DATA SHOWN -
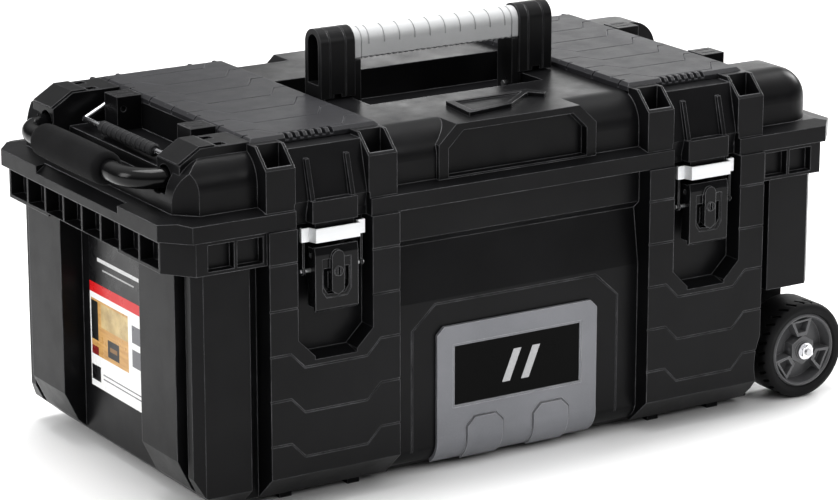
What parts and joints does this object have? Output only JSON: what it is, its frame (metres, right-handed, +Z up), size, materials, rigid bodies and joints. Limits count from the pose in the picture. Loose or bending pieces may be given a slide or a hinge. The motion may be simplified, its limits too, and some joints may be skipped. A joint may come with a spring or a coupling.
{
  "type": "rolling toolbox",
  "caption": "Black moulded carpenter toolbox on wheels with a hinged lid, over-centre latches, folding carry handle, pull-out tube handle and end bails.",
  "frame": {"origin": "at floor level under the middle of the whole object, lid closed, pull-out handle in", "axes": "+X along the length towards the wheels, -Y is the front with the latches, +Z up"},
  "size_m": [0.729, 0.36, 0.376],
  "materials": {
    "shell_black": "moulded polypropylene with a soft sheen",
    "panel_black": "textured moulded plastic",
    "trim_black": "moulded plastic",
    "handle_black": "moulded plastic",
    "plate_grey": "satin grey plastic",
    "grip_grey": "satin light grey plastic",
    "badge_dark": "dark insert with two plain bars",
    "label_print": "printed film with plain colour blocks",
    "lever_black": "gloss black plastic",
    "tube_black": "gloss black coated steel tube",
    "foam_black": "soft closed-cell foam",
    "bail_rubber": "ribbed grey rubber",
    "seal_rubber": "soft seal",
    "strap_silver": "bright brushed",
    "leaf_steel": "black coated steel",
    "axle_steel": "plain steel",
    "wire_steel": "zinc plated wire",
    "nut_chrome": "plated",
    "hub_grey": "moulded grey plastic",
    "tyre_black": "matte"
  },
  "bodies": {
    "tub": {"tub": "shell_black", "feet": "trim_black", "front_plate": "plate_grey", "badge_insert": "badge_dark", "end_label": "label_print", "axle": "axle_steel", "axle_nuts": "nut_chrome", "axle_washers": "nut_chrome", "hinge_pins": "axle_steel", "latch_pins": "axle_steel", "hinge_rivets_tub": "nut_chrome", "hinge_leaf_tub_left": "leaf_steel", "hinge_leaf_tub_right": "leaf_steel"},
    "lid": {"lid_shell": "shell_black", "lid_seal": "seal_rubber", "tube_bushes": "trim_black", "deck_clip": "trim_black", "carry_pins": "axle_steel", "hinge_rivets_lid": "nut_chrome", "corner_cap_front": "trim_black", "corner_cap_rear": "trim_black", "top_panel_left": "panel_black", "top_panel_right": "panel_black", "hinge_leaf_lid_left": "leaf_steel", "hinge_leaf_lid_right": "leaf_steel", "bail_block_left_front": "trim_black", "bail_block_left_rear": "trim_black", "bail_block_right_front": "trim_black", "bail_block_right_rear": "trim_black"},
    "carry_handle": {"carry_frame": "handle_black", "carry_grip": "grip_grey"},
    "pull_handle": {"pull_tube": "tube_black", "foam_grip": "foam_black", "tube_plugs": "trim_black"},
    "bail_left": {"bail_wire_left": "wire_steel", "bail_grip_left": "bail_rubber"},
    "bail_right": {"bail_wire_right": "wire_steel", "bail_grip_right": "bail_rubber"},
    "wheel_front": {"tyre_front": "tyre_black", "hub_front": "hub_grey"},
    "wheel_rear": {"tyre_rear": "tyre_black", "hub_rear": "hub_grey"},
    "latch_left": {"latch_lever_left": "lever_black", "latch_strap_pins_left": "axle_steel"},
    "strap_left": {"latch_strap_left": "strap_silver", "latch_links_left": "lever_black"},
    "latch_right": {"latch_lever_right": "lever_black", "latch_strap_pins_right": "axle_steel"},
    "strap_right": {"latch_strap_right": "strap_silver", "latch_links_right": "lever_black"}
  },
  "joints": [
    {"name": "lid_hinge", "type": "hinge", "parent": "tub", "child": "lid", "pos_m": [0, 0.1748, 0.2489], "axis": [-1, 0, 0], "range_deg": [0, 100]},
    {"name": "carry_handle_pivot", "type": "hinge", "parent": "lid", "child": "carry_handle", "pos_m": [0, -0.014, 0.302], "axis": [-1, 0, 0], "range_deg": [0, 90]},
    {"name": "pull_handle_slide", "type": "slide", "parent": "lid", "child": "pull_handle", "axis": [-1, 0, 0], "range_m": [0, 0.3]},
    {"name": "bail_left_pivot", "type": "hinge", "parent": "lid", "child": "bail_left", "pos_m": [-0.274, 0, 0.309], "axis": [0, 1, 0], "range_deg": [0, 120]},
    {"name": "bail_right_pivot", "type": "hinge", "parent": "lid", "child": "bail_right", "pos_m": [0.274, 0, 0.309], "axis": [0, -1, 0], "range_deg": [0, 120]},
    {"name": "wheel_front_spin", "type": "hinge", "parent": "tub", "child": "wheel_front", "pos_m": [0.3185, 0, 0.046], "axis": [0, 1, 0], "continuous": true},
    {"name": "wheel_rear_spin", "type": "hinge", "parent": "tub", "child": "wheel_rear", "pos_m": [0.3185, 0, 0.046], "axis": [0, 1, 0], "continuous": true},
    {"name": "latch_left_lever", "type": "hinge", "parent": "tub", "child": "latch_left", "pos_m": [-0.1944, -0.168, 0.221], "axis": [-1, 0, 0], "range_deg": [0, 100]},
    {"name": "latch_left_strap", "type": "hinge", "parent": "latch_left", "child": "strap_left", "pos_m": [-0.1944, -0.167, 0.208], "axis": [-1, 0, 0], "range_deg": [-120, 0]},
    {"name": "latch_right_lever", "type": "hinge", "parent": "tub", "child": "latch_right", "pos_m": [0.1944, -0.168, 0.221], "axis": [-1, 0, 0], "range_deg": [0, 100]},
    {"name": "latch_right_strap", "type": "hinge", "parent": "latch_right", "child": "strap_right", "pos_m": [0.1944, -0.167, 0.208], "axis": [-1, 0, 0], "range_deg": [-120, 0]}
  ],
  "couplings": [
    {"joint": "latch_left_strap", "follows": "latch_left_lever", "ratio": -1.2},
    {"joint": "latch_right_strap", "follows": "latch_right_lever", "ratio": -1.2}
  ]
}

WHAT THE TASK REQUIRES - Repeat the material above in full, keeping every word.

EXERCISE RESPONSE -
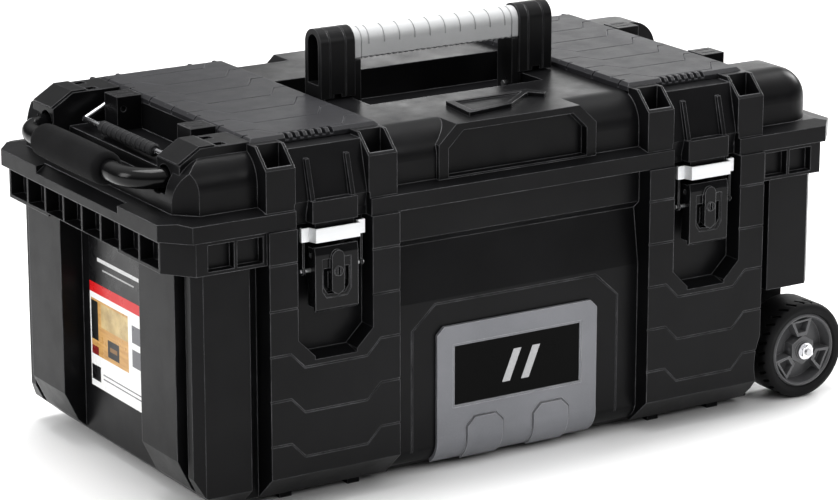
What parts and joints does this object have? Output only JSON: what it is, its frame (metres, right-handed, +Z up), size, materials, rigid bodies and joints. Limits count from the pose in the picture. Loose or bending pieces may be given a slide or a hinge. The motion may be simplified, its limits too, and some joints may be skipped. A joint may come with a spring or a coupling.
{
  "type": "rolling toolbox",
  "caption": "Black moulded carpenter toolbox on wheels with a hinged lid, over-centre latches, folding carry handle, pull-out tube handle and end bails.",
  "frame": {"origin": "at floor level under the middle of the whole object, lid closed, pull-out handle in", "axes": "+X along the length towards the wheels, -Y is the front with the latches, +Z up"},
  "size_m": [0.729, 0.36, 0.376],
  "materials": {
    "shell_black": "moulded polypropylene with a soft sheen",
    "panel_black": "textured moulded plastic",
    "trim_black": "moulded plastic",
    "handle_black": "moulded plastic",
    "plate_grey": "satin grey plastic",
    "grip_grey": "satin light grey plastic",
    "badge_dark": "dark insert with two plain bars",
    "label_print": "printed film with plain colour blocks",
    "lever_black": "gloss black plastic",
    "tube_black": "gloss black coated steel tube",
    "foam_black": "soft closed-cell foam",
    "bail_rubber": "ribbed grey rubber",
    "seal_rubber": "soft seal",
    "strap_silver": "bright brushed",
    "leaf_steel": "black coated steel",
    "axle_steel": "plain steel",
    "wire_steel": "zinc plated wire",
    "nut_chrome": "plated",
    "hub_grey": "moulded grey plastic",
    "tyre_black": "matte"
  },
  "bodies": {
    "tub": {"tub": "shell_black", "feet": "trim_black", "front_plate": "plate_grey", "badge_insert": "badge_dark", "end_label": "label_print", "axle": "axle_steel", "axle_nuts": "nut_chrome", "axle_washers": "nut_chrome", "hinge_pins": "axle_steel", "latch_pins": "axle_steel", "hinge_rivets_tub": "nut_chrome", "hinge_leaf_tub_left": "leaf_steel", "hinge_leaf_tub_right": "leaf_steel"},
    "lid": {"lid_shell": "shell_black", "lid_seal": "seal_rubber", "tube_bushes": "trim_black", "deck_clip": "trim_black", "carry_pins": "axle_steel", "hinge_rivets_lid": "nut_chrome", "corner_cap_front": "trim_black", "corner_cap_rear": "trim_black", "top_panel_left": "panel_black", "top_panel_right": "panel_black", "hinge_leaf_lid_left": "leaf_steel", "hinge_leaf_lid_right": "leaf_steel", "bail_block_left_front": "trim_black", "bail_block_left_rear": "trim_black", "bail_block_right_front": "trim_black", "bail_block_right_rear": "trim_black"},
    "carry_handle": {"carry_frame": "handle_black", "carry_grip": "grip_grey"},
    "pull_handle": {"pull_tube": "tube_black", "foam_grip": "foam_black", "tube_plugs": "trim_black"},
    "bail_left": {"bail_wire_left": "wire_steel", "bail_grip_left": "bail_rubber"},
    "bail_right": {"bail_wire_right": "wire_steel", "bail_grip_right": "bail_rubber"},
    "wheel_front": {"tyre_front": "tyre_black", "hub_front": "hub_grey"},
    "wheel_rear": {"tyre_rear": "tyre_black", "hub_rear": "hub_grey"},
    "latch_left": {"latch_lever_left": "lever_black", "latch_strap_pins_left": "axle_steel"},
    "strap_left": {"latch_strap_left": "strap_silver", "latch_links_left": "lever_black"},
    "latch_right": {"latch_lever_right": "lever_black", "latch_strap_pins_right": "axle_steel"},
    "strap_right": {"latch_strap_right": "strap_silver", "latch_links_right": "lever_black"}
  },
  "joints": [
    {"name": "lid_hinge", "type": "hinge", "parent": "tub", "child": "lid", "pos_m": [0, 0.1748, 0.2489], "axis": [-1, 0, 0], "range_deg": [0, 100]},
    {"name": "carry_handle_pivot", "type": "hinge", "parent": "lid", "child": "carry_handle", "pos_m": [0, -0.014, 0.302], "axis": [-1, 0, 0], "range_deg": [0, 90]},
    {"name": "pull_handle_slide", "type": "slide", "parent": "lid", "child": "pull_handle", "axis": [-1, 0, 0], "range_m": [0, 0.3]},
    {"name": "bail_left_pivot", "type": "hinge", "parent": "lid", "child": "bail_left", "pos_m": [-0.274, 0, 0.309], "axis": [0, 1, 0], "range_deg": [0, 120]},
    {"name": "bail_right_pivot", "type": "hinge", "parent": "lid", "child": "bail_right", "pos_m": [0.274, 0, 0.309], "axis": [0, -1, 0], "range_deg": [0, 120]},
    {"name": "wheel_front_spin", "type": "hinge", "parent": "tub", "child": "wheel_front", "pos_m": [0.3185, 0, 0.046], "axis": [0, 1, 0], "continuous": true},
    {"name": "wheel_rear_spin", "type": "hinge", "parent": "tub", "child": "wheel_rear", "pos_m": [0.3185, 0, 0.046], "axis": [0, 1, 0], "continuous": true},
    {"name": "latch_left_lever", "type": "hinge", "parent": "tub", "child": "latch_left", "pos_m": [-0.1944, -0.168, 0.221], "axis": [-1, 0, 0], "range_deg": [0, 100]},
    {"name": "latch_left_strap", "type": "hinge", "parent": "latch_left", "child": "strap_left", "pos_m": [-0.1944, -0.167, 0.208], "axis": [-1, 0, 0], "range_deg": [-120, 0]},
    {"name": "latch_right_lever", "type": "hinge", "parent": "tub", "child": "latch_right", "pos_m": [0.1944, -0.168, 0.221], "axis": [-1, 0, 0], "range_deg": [0, 100]},
    {"name": "latch_right_strap", "type": "hinge", "parent": "latch_right", "child": "strap_right", "pos_m": [0.1944, -0.167, 0.208], "axis": [-1, 0, 0], "range_deg": [-120, 0]}
  ],
  "couplings": [
    {"joint": "latch_left_strap", "follows": "latch_left_lever", "ratio": -1.2},
    {"joint": "latch_right_strap", "follows": "latch_right_lever", "ratio": -1.2}
  ]
}